This week, we bring you a story of video games and gender. Turns out, despite all of the angst, they can be be an inviting place for a very vulnerable and overlooked subset of young people to explore their gender identities.
We'll start in Woodstock, Illinois: a small, rural town most famous for its ordinariness. In 1992, Woodstock played the role of wholesome, unchanging hamlet as the backdrop in "Groundhog Day."
Rachel grew up there. She never felt quite ordinary enough for Woodstock. She didn't want to wear dresses. She didn't want to play fairy princess. She was bullied and picked on. Elementary school and middle school were, to put it lightly, kind of a nightmare.
Like countless solace-seeking children in countless ordinary towns, Rachel turned to some invisible friends. The difference, of course, was that her invisible friends really did exist — just far away, on the other side of a microphone. First came World of Warcraft, then League of Legends; she took up online games in which players see the same thing happening on screen and talk through headsets as they take down magical enemies.
Just about every night throughout high school, Rachel would get online and play. She was pretty good at it — and she got even better. Eventually, she was invited to joined a team of guys from all over the English-speaking world.
At first it was a little weird having a girl on the team, Rachel says, but she was a good player, disciplined and hardworking. And after a while, her teammates saw her for who she was: a character on screen and a voice in the team voice chat. They actually forgot she was a girl at times, referring to her as “he”. That was just fine by Rachel — who was, by then, referring to herself as "Razur," a childhood nickname-turned-gaming-handle.
"I’m like 'you know, it's OK guys if you want to call me 'he.' That's OK! You can absolutely do that,'" Rachel says in this week's show. One day, she decided to bring it up explicitly: "I’m like, 'alright, so, I was playing with the idea that maybe I was transgender because, uh, I don’t like girly things."
It was cathartic — and surprising to Razur, because some of her teammates even admitted to questioning their own certainties about their respective genders. Here was a community willing to let her literally play with a new identity online.
Logging on to Another Self
Cross-gender play is an accessible, low-barrier way to dip a toe in the waters of identity exploration. Not everyone, however, finds the gaming world quite so welcoming, a problem dramatically encapsulated in the "GamerGate" debates last fall, centered around the treatment of women and minorities in gaming culture. On this week's show, we asked Colleen Macklin, game designer and professor at Parsons School of Design, what this kind of controversy might mean for the Razurs of the gaming world, the people using games to figure out who they are. We also spoke with game designer and professor at New York University's Game Center Naomi Clark, someone who not only designs and studies games, but used them decades ago to explore and establish her own gender identity.
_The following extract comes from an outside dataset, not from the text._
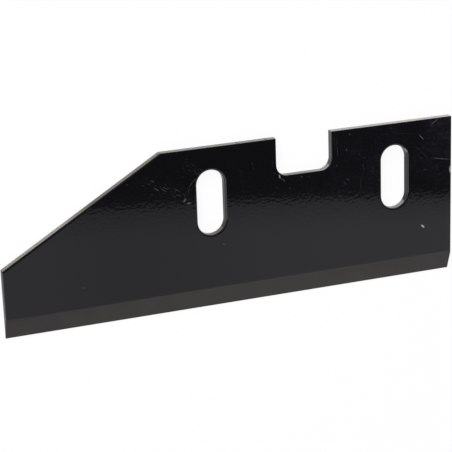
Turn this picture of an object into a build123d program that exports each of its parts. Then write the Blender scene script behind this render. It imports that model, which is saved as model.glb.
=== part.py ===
from build123d import *
import os

# Chopper knife: one flat steel blade for a forage or straw chopper.
# It lies on its flat back. +X runs to the square heel, +Y runs from the cutting edge
# to the slotted back edge, and +Z points out of the ground side.
# The origin is on the seat face, midway between the two bolt slots.

# Blade blank, cut from flat bar, in mm
blade_length = 287.5
blade_width = 100
blade_thickness = 5

# Cutting edge, ground from one side only
bevel_height = 12.5
edge_land = 0.4

# Slanted corner at the toe
slant_run = 98
slant_drop = 57.75

# Bolt slots for M16 bolts, set across the blade
slot_width = 17.5
slot_length = 40
slot_spacing = 120
slot_depth = 34
heel_margin = 39

# Clearance notch in the back edge, midway between the slots
notch_width = 36
notch_depth = 23.5
notch_corner_radius = 7

# Rounding where the press draws in the rims of the slots and of the slanted corner,
# on the ground side
pressed_rim_radius = 1.2

# Rounding that the blasting and the paint leave on the other edges
arris_radius = 0.4

# Positions that follow from the sizes above
heel_x = slot_spacing / 2 + heel_margin
toe_x = heel_x - blade_length
back_y = slot_depth
edge_y = back_y - blade_width
bevel_y = edge_y + bevel_height
slot_xs = (-slot_spacing / 2, slot_spacing / 2)
slant_middle = (toe_x + slant_run / 2, back_y - slant_drop / 2, blade_thickness)


def blade_outline():
    """The blank seen from above: square heel, slanted corner at the toe."""
    return make_face(
        Polyline(
            (toe_x, edge_y),
            (heel_x, edge_y),
            (heel_x, back_y),
            (toe_x + slant_run, back_y),
            (toe_x, back_y - slant_drop),
            close=True,
        )
    )


def bolt_slots():
    """Obround slots, one at each bolt position, lying along Y."""
    slot = SlotOverall(slot_length, slot_width, rotation=90)
    return [Pos(x, 0) * slot for x in slot_xs]


def back_notch():
    """Notch open at the back edge, with rounded inner corners."""
    mouth = notch_depth + notch_corner_radius
    centre_y = back_y - notch_depth + mouth / 2
    recess = Pos(0, centre_y) * Rectangle(notch_width, mouth)
    inner_corners = recess.vertices().sort_by(Axis.Y)[:2]
    return fillet(inner_corners, notch_corner_radius)


def grinding_wedge():
    """What the grinding takes away: the wedge above the bevel, along the whole edge."""
    wedge = make_face(
        Polyline(
            (bevel_y, blade_thickness),
            (edge_y, edge_land),
            (edge_y - bevel_height, edge_land),
            (edge_y - bevel_height, blade_thickness),
            close=True,
        )
    )
    section = Plane(origin=(toe_x, 0, 0), x_dir=(0, 1, 0), z_dir=(1, 0, 0))
    return extrude(section * wedge, amount=blade_length)


def flat_sides(knife):
    """The two flat faces: the seat below, the ground side on top."""
    faces = knife.faces().filter_by(Axis.Z).sort_by(Axis.Z)
    return faces[0], faces[-1]


def pressed_rims(knife):
    """On the ground side, the edges of both slots and of the slanted corner."""
    ground_side = flat_sides(knife)[1]
    slot_edges = [edge for rim in ground_side.inner_wires() for edge in rim.edges()]
    return slot_edges + ground_side.outer_wire().edges().sort_by_distance(slant_middle)[:1]


def arrises(knife):
    """The other edges of both sides, apart from the bevel line and the cutting edge."""
    seat, ground_side = flat_sides(knife)
    round_the_seat = seat.edges().sort_by(Axis.Y)[1:]
    round_the_ground_side = ground_side.outer_wire().edges().sort_by_distance(slant_middle)[1:]
    return round_the_seat + round_the_ground_side.sort_by(Axis.Y)[1:]


def chopper_knife():
    """The whole knife: cut blank, ground bevel, rounded rims and arrises."""
    blank = extrude(blade_outline() - back_notch() - bolt_slots(), amount=blade_thickness)
    knife = blank - grinding_wedge()
    knife = fillet(pressed_rims(knife), pressed_rim_radius)
    return fillet(arrises(knife), arris_radius)


os.makedirs("parts", exist_ok=True)
export_step(chopper_knife(), "parts/chopper_knife.step")
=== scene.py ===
import math
import bpy
from mathutils import Matrix, Vector

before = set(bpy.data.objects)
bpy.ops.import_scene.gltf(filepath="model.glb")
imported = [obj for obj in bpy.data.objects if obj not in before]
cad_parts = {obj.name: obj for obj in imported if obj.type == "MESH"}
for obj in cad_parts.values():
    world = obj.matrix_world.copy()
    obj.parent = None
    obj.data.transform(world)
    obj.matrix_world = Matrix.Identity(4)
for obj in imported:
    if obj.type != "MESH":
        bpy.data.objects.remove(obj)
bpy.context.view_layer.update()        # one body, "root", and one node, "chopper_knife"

# A loose chopper knife in gloss black paint, lying on its flat back.
# +X runs to the square heel, +Y to the slotted back edge, +Z out of the ground side.
mm = 0.001
print("frame loaded:", ", ".join(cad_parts))


# Small helpers for node trees

def newMaterial(name):
    material = bpy.data.materials.new(name)
    material.use_nodes = True
    material.node_tree.nodes.clear()
    return material, material.node_tree


# Each setting goes to the node's input of that name, or else to its property
def addNode(tree, kind, **settings):
    node = tree.nodes.new(kind)
    for key, value in settings.items():
        if key in node.inputs:
            node.inputs[key].default_value = value
        else:
            setattr(node, key, value)
    return node


# Links an output, or a node's first output
def feed(tree, source, target, socket):
    output = source if hasattr(source, "is_linked") else source.outputs[0]
    tree.links.new(output, target.inputs[socket])


# Gives a node its inputs: numbers and colours are set, all else is linked
def fill(tree, node, sockets, values):
    for socket, value in zip(sockets, values):
        if isinstance(value, (int, float, tuple)):
            node.inputs[socket].default_value = value
        else:
            feed(tree, value, node, socket)


def calc(tree, operation, *values):
    node = addNode(tree, "ShaderNodeMath", operation=operation)
    fill(tree, node, (0, 1, 2), values)
    return node.outputs[0]


def vectorCalc(tree, operation, *values):
    node = addNode(tree, "ShaderNodeVectorMath", operation=operation)
    fill(tree, node, (0, 1, 2), values)
    return node.outputs[0]


def product(tree, first, *others):
    for other in others:
        first = calc(tree, "MULTIPLY", first, other)
    return first


# The outputs X, Y and Z of a vector
def apart(tree, vector):
    node = addNode(tree, "ShaderNodeSeparateXYZ")
    feed(tree, vector, node, 0)
    return node.outputs


# A soft step from lowOut to highOut, while the value goes from low to high
def ramp(tree, value, low, high, lowOut=0.0, highOut=1.0):
    node = addNode(tree, "ShaderNodeMapRange", interpolation_type="SMOOTHSTEP")
    fill(tree, node, (0, 1, 2, 3, 4), (value, low, high, lowOut, highOut))
    return node.outputs[0]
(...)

You can listen to the full podcast above to hear what they have to say. And if you're on a gaming kick, listen to the rest of New Tech City's gamers and culture series here:
Razur, at least, is feeling out her possibilities now. She writes:
"I still feel unsure about whether or not I’d like to transition in the future but that’s OK! I’m really happy and comfortable being who I am right now. I want to work toward better representing women in video games, and I know I don’t need to be 'girly' to do that. I need to be the best at who I am and that path should lay itself."